By making it be a separate health monitoring process, we can have HDD
experts write much more sophisticated code that can ask the disk
firmware for more information (e.g., SMART, the grown defect list), do
much more careful scrubbing of the disk media, etc., before returning
the disk back to service.

> > Everyone already has too much work to do, so you need to find someone
> > who has an interest in fixing this (IMHO very peculiar) use case.  If
> > PG developers want to add a tunable "keep dirty pages in RAM on IO
> > failure", I don't think that it would be too hard for someone to do.
> > It might be harder to convince some of the kernel maintainers to
> > accept it, and I've been on the losing side of that battle more than
> > once.  However, like everything you don't pay for, you can't require
> > someone else to do this for you.  It wouldn't hurt to see if Jeff
> > Layton, who wrote the errseq patches, would be interested to work on
> > something like this.
> 
> I don't think this is that PG specific, as explained above.
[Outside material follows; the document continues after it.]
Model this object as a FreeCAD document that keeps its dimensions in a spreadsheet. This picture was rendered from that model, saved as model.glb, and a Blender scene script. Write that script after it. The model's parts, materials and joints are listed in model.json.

The reality is that recovering from disk errors is tricky business,
and I very much doubt most userspace applications, including distro
package managers, are going to want to engineer for trying to detect
and recover from disk errors.  If that were true, then Red Hat and/or
SuSE have kernel engineers, and they would have implemented everything
everything on your wish list.  They haven't, and that should tell you
something.

The other reality is that once a disk starts developing errors, in
reality you will probably need to take the disk off-line, scrub it to
find any other media errors, and there's a good chance you'll need to
rewrite bad sectors (incluing some which are on top of file system
metadata, so you probably will have to run fsck or reformat the whole
file system).  I certainly don't think it's realistic to assume adding
lots of sophistication to each and every userspace program.

If you have tens or hundreds of thousands of disk drives, then you
will need to do tsomething automated, but I claim that you really
don't want to smush all of that detailed exception handling and HDD
repair technology into each database or cluster file system component.
It really needs to be done in a separate health-monitor and
machine-level management system.

Regards,

						- Ted